Here we saw the dark sides of Pluto (death), Neptune (drugs and
alcohol), and Uranus (sudden erratic craziness)." Read Steffan
Vanel's entire article

But for many Americans Woodstock was seen as, the epitome of a
generation gone wild on drugs, with lax morals and a loss of
standards. The already darkening perception of hippie culture turned
black when Charles Manson was arrested (October 69) and the details
of all the murders came out....this signaled the end of an era.

As prosecutor, Vincent Bugliosi, says, "The mantra of the era was
`peace, love and sharing. Prior to (the Manson case), people just
didn't identify hippies with violence. Then the Manson family comes
along, looking like hippies, but being mass murderers. And that
shocked America: How could this be?".

Looking back at the 60's the decade seems to resemble an amazing and
beautiful love affair that in the end went very very bad. However,
during that affair, society was impregnated with the Aquarian vision
of brotherhood and service to all mankind.

What was conceived in the 60's has been nurtured and growing within
our sociey and soon will take on a life of it's own.
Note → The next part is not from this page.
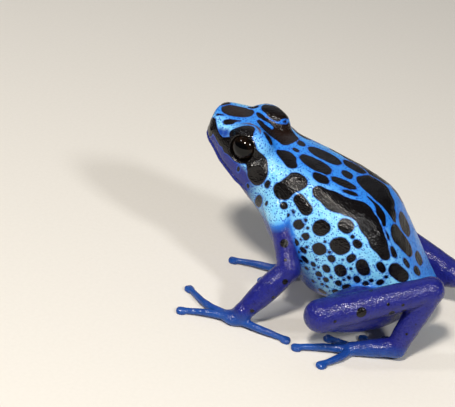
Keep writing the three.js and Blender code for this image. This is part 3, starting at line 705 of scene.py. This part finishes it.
under_jaw = np.clip((14.5 - along) / 3, 0, 1) * np.clip((np.abs(degrees) - 74) / 8, 0, 1)
cheek = under_jaw * (1 - limb)
from_patch = np.min([np.linalg.norm(in_either_half - place, axis=1) for place in SNOUT_PATCH], axis=0)
snout = np.exp(-(from_patch / SNOUT_PATCH_REACH) ** 4)
brown = np.max([np.exp(-(np.linalg.norm(in_left_half - (x, y, z), axis=1) / width) ** 2)
                for x, y, z, width in BROWN_AREAS], axis=0)

for name, values in (("spot", spot), ("limb", limb), ("digit", digit), ("flank_and_sheen", flank_and_sheen), ("belly", belly),
                     ("cheek", cheek), ("snout", snout), ("brown", brown), ("rim", rim)):
    layer = skin_mesh.attributes.new(name, "FLOAT", "POINT")
    layer.data.foreach_set("value", values.astype(np.float32))


# Wet frog skin: finely granular and glossy, so that it glitters with pin-prick highlights. Sky blue on the
# flanks, partly the skin's own colour and partly lifted toward white as a painted sheen, azure on the back,
# ultramarine on the limbs, cobalt on the cheeks, a deeper blue on the underside that is partly painted shade,
# and near black with a brown tinge in the spots. The real grains are under 0.2 mm, too fine to show, so that
# they are drawn coarser.
GRAIN_PITCH = 0.2778  # mm from one raised grain to the next
SPECK_PITCH = 0.3448  # mm from one dark speck to the next, between the spots
FRECKLE_SIZE = 0.3846  # mm
MOTTLE_SIZE = 1.1111
CLOUD_SIZE = 4.5455


def linear(code):
    """The linear colour, with alpha, of an sRGB hex code."""
    parts = [int(code[i:i + 2], 16) / 255 for i in (1, 3, 5)]
    return [p / 12.92 if p <= 0.04045 else ((p + 0.055) / 1.055) ** 2.4 for p in parts] + [1]


def add(tree, kind, inputs={}, **settings):
    """A node with its settings, and inputs by name or number: each a link, a plain value or a hex colour."""
    node = tree.nodes.new(kind)
    for name, value in settings.items():
        setattr(node, name, value)
    for name, given in inputs.items():
        if isinstance(given, bpy.types.NodeSocket):
            tree.links.new(given, node.inputs[name])
        else:
            node.inputs[name].default_value = linear(given) if isinstance(given, str) else given
    return node


wet_skin = bpy.data.materials.new("wet_frog_skin")
wet_skin.use_nodes = True
tree = wet_skin.node_tree
shader = tree.nodes["Principled BSDF"]
place = add(tree, "ShaderNodeTexCoord").outputs["Object"]
read = {n: add(tree, "ShaderNodeAttribute", attribute_name=n).outputs["Fac"]
        for n in ("spot", "limb", "digit", "flank_and_sheen", "belly", "cheek", "snout", "brown", "rim")}

grain, speck = (
    add(tree, "ShaderNodeTexVoronoi", {"Vector": place, "Scale": 1000 / pitch}).outputs["Distance"]
    for pitch in (GRAIN_PITCH, SPECK_PITCH))
mottle, freckle, cloud = (
    add(tree, "ShaderNodeTexNoise", {"Vector": place, "Scale": 1000 / size, "Detail": detail}).outputs["Fac"]
    for size, detail in ((MOTTLE_SIZE, 3), (FRECKLE_SIZE, 2), (CLOUD_SIZE, 2)))
specks = add(tree, "ShaderNodeMath", {0: freckle, 1: speck}, operation="SUBTRACT").outputs[0]

shades = {}  # each from one colour to another by a pattern; a Mix node's colours are its inputs 6 and 7
for name, pattern, low, high in (
    ("back", cloud, "#1A6CD8", "#3A9AEE"),
    # sky blue, its paler end lifted toward white as a painted sheen
    ("flank_and_sheen", mottle, "#4FB4EE", "#A6E4FC"),
    ("cheek", mottle, "#131B6C", "#1F2D8C"),
    ("shoulder", mottle, "#1F6AD0", "#2F86E4"),
    ("limb", mottle, "#121562", "#242985"),
    ("digit", mottle, "#11337E", "#2059AC"),
    ("black", cloud, "#030204", "#090505"),
    ("brown", mottle, "#140A06", "#291810"),
    ("rim", mottle, "#3C2A26", "#6A4E48"),
):
    mixed = add(tree, "ShaderNodeMix", {0: pattern, 6: low, 7: high}, data_type="RGBA")
    shades[name] = mixed.outputs[2]

shares = {}  # each pattern's value from low to high, spread from one share to another
for name, pattern, low, high, least, most in (
    ("specks", specks, 0.12, 0.24, 0, 0.9),
    ("limb_freckles", freckle, 0.6, 0.66, 0, 0.6),
    ("wander", mottle, 0.3, 0.7, -0.06, 0.06),
    ("shoulder", read["limb"], 0, 0.45, 0, 1),
    ("limb", read["limb"], 0.3, 1, 0, 1),
    ("roughness", freckle, 0.3, 0.7, 0.14, 0.26),
):
    spread = add(tree, "ShaderNodeMapRange", {0: pattern, 1: low, 2: high, 3: least, 4: most})
    shares[name] = spread.outputs[0]

# the outline of a spot wanders a little, and a darker blue fringe runs round it
edge = add(tree, "ShaderNodeMath", {0: shares["wander"], 1: read["spot"]}, operation="ADD").outputs[0]
fringe = add(tree, "ShaderNodeMapRange", {0: edge, 1: 0.2, 2: 0.02, 3: 0, 4: 0.75}).outputs[0]
inside_spot = add(tree, "ShaderNodeMapRange", {0: edge, 1: 0.05, 2: -0.05}).outputs[0]

coats = {"limb_blue": shades["limb"], "black": shades["black"], "all": shades["back"]}
for name, share, over in (
    ("limb_blue", shares["limb_freckles"], "#101250"),
    ("limb_blue", read["digit"], shades["digit"]),
    ("black", read["brown"], shades["brown"]),
    ("all", read["flank_and_sheen"], shades["flank_and_sheen"]),
    ("all", shares["specks"], "#174FB6"),
    # the underside's deeper blue, partly its own colour and partly painted shade
    ("all", read["belly"], "#163A88"),
    ("all", read["cheek"], shades["cheek"]),
    ("all", read["snout"], "#123C96"),
    ("all", fringe, "#1C58C8"),
    ("all", shares["shoulder"], shades["shoulder"]),
    ("all", shares["limb"], "limb_blue"),
    ("all", inside_spot, "black"),
    ("all", read["rim"], shades["rim"]),
):
    over = coats.get(over, over)
    coats[name] = add(tree, "ShaderNodeMix", {0: share, 6: coats[name], 7: over}, data_type="RGBA").outputs[2]
tree.links.new(coats["all"], shader.inputs["Base Color"])
tree.links.new(shares["roughness"], shader.inputs["Roughness"])
shader.inputs["IOR"].default_value = 1.42
fine = add(tree, "ShaderNodeBump", {"Height": grain, "Strength": 0.7, "Distance": 0.0001}).outputs[0]
wide = add(tree, "ShaderNodeBump", {"Height": mottle, "Normal": fine, "Strength": 0.2, "Distance": 0.00012})
tree.links.new(wide.outputs[0], shader.inputs["Normal"])
skin_mesh.materials.append(wet_skin)
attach(skin, "root")
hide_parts(*[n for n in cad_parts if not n.startswith("eye")])


# The eyes: smooth wet balls, almost black, with a dark bronze iris round a pupil that is wider than high. Each
# sits in its socket behind the margin of the lids. The cornea is as smooth as glass, with the IOR of water,
# and so carries small sharp highlights.
FLECK_SIZE = 0.4  # mm
PUPIL = (0.62, 0.5)  # half width and half height, as shares of the ball's radius
eye_gloss = bpy.data.materials.new("frog_eye")
eye_gloss.use_nodes = True
tree = eye_gloss.node_tree
shader = tree.nodes["Principled BSDF"]
iris = add(tree, "ShaderNodeAttribute", attribute_name="iris").outputs["Fac"]
place = add(tree, "ShaderNodeTexCoord").outputs["Object"]
fleck = add(tree, "ShaderNodeTexNoise", {"Vector": place, "Scale": 1000 / FLECK_SIZE, "Detail": 4})
flecked = add(tree, "ShaderNodeMapRange", {0: fleck.outputs["Fac"], 1: 0.4, 2: 0.65}).outputs[0]
bronze = add(tree, "ShaderNodeMix", {0: flecked, 6: "#060403", 7: "#1E130C"}, data_type="RGBA").outputs[2]
eye_colour = add(tree, "ShaderNodeMix", {0: iris, 6: "#020203", 7: bronze}, data_type="RGBA").outputs[2]
tree.links.new(eye_colour, shader.inputs["Base Color"])
shader.inputs["Roughness"].default_value = 0.04
shader.inputs["IOR"].default_value = 1.33

for side, sign in (("left", 1), ("right", -1)):
    outward = head_forward * EYE_AXIS[0] + head_left * EYE_AXIS[1] * sign + head_up * EYE_AXIS[2]
    level = unit(np.cross(head_up, outward))
    upright = np.cross(outward, level)
    middle = HEAD_ORIGIN + EYE[0] * head_forward + EYE[1] * sign * head_left + EYE[2] * head_up
    rings, around = 40, 64
    turns, rises = np.linspace(0, 2 * np.pi, around, endpoint=False), np.linspace(0, np.pi, rings + 1)[1:-1]
    turn, rise = np.meshgrid(turns, rises)
    ball = [(0, 0, 1)] + [(math.sin(r) * math.cos(t), math.sin(r) * math.sin(t), math.cos(r))
                          for r, t in zip(rise.ravel(), turn.ravel())] + [(0, 0, -1)]
    ball = np.array(ball)
    quads = []
    for k in range(rings - 2):
        for m in range(around):
            a, b = 1 + k * around + m, 1 + k * around + (m + 1) % around
            quads.append((a, a + around, b + around, b))
    for m in range(around):
        quads.append((0, 1 + m, 1 + (m + 1) % around))
        end = len(ball) - 1
        quads.append((end, end - around + (m + 1) % around, end - around + m))
    round_eye = middle + EYE_RADIUS * (ball[:, :1] * level + ball[:, 1:2] * upright + ball[:, 2:] * outward)
    eye_mesh = bpy.data.meshes.new("eyeball_" + side)
    eye_mesh.from_pydata(((round_eye - MIDDLE) / 1000).tolist(), [], quads)
    eye_mesh.shade_smooth()
    layer = eye_mesh.attributes.new("iris", "FLOAT", "POINT")
    pupil = np.hypot(ball[:, 0] / PUPIL[0], ball[:, 1] / PUPIL[1])
    layer.data.foreach_set("value", np.clip((pupil - 0.95) / 0.15, 0, 1).astype(np.float32))
    eye_mesh.materials.append(eye_gloss)
    eyeball = bpy.data.objects.new("eyeball_" + side, eye_mesh)
    bpy.context.scene.collection.objects.link(eyeball)
    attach(eyeball, "root")
    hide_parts("eye_" + side)


# The stand for the picture, which is no part of the frog: a floor of plain pale paper, matt and even, small
# studio lights that give sharp highlights on the wet skin, a broad weak one on the far side, and the camera.
FLOOR_HALF = 2  # m
PAPER_TOOTH = 0.6667  # mm
floor_mesh = bpy.data.meshes.new("studio_floor")
corners = [(x * FLOOR_HALF, y * FLOOR_HALF, 0) for x, y in ((-1, -1), (1, -1), (1, 1), (-1, 1))]
floor_mesh.from_pydata(corners, [], [(0, 1, 2, 3)])
floor = bpy.data.objects.new("studio_floor", floor_mesh)
bpy.context.scene.collection.objects.link(floor)
paper = bpy.data.materials.new("pale_paper")
paper.use_nodes = True
tree = paper.node_tree
place = add(tree, "ShaderNodeTexCoord").outputs["Object"]
tooth = add(tree, "ShaderNodeTexNoise", {"Vector": place, "Scale": 1000 / PAPER_TOOTH, "Detail": 2})
pale = add(tree, "ShaderNodeMix", {0: tooth.outputs["Fac"], 6: "#E2DED6", 7: "#E8E4DC"}, data_type="RGBA")
tree.links.new(pale.outputs[2], tree.nodes["Principled BSDF"].inputs["Base Color"])
tree.nodes["Principled BSDF"].inputs["Roughness"].default_value = 0.9
floor_mesh.materials.append(paper)

sky = bpy.data.worlds.new("soft_room")
bpy.context.scene.world = sky
sky.use_nodes = True
sky.node_tree.nodes["Background"].inputs[0].default_value = linear("#E6EAF0")
sky.node_tree.nodes["Background"].inputs[1].default_value = 0.06


FROG_MIDDLE = 0.014  # m over the floor


def lamp(name, azimuth, elevation, distance, size, power, colour):
    """A square light looking at the frog's middle, placed by its bearing, of which 90 is the frog's left."""
    a, e = math.radians(azimuth), math.radians(elevation)
    back = np.array([math.sin(a) * math.cos(e), -math.cos(a) * math.cos(e), math.sin(e)])
    right = np.array([math.cos(a), math.sin(a), 0])
    light = bpy.data.lights.new(name, "AREA")
    light.size, light.energy, light.color = size, power, linear(colour)[:3]
    made = bpy.data.objects.new(name, light)
    turned = Matrix(np.stack([right, np.cross(back, right), back], 1).tolist()).to_4x4()
    turned.translation = (np.array([0, 0, FROG_MIDDLE]) + back * distance).tolist()
    made.matrix_world = turned
    bpy.context.scene.collection.objects.link(made)


lamp("key_light", 78, 52, 0.5, 0.06, 2.2, "#FFF8EE")
lamp("second_light", 20, 46, 0.5, 0.05, 0.4, "#FFFFFF")
lamp("side_light", 138, 40, 0.5, 0.06, 0.9, "#FFFFFF")
lamp("far_light", 285, 45, 0.6, 0.7, 0.6, "#F0F5FF")

CAMERA = {"place": (226.323, 16.273, 135.248), "bearing": 98.681, "rise": 27.875, "roll": 9.650}  # mm, degrees
PICTURE_WIDTH = 455  # pixels
FOCAL_LENGTH = 1517.35  # pixels
SENSOR_WIDTH = 36  # mm
a, e, r = (math.radians(CAMERA[k]) for k in ("bearing", "rise", "roll"))
back = np.array([math.sin(a) * math.cos(e), -math.cos(a) * math.cos(e), math.sin(e)])
right = np.array([math.cos(a), math.sin(a), 0])
upward = np.cross(back, right)
lens = bpy.data.cameras.new("camera")
lens.sensor_width = SENSOR_WIDTH
lens.lens = FOCAL_LENGTH * SENSOR_WIDTH / PICTURE_WIDTH
lens.clip_start, lens.clip_end = 0.005, 20
camera = bpy.data.objects.new("camera", lens)
rolled_right = right * math.cos(r) + upward * math.sin(r)
rolled_up = upward * math.cos(r) - right * math.sin(r)
stand = Matrix(np.stack([rolled_right, rolled_up, back], 1).tolist()).to_4x4()
stand.translation = [c / 1000 for c in CAMERA["place"]]
camera.matrix_world = stand
bpy.context.scene.collection.objects.link(camera)
bpy.context.scene.camera = camera
bpy.context.scene.view_settings.view_transform = "Standard"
We can only hope
the birth will be painless and that what's being born will arrive healthy.

Excerpt from "The World Transformed"

"The most interesting alignment begins when Uranus enters Aries and
squares Pluto in Capricorn from June 2012 to March 2015. It could be
the coupling of the Uranian need for nonconformity, change or
rebellion with the fearless impulsiveness of Aries that will release
the world from traditional conservative constraints.

This Uranus in Aries-Pluto in Capricorn contact is quite capable of
igniting the cultural revolutionary forces that began in the
mid-1960s...when Uranus and Pluto were coupled in Virgo. In affect,
what was conceived at that 1960's coupling will be born...come to
life and become viable during this era."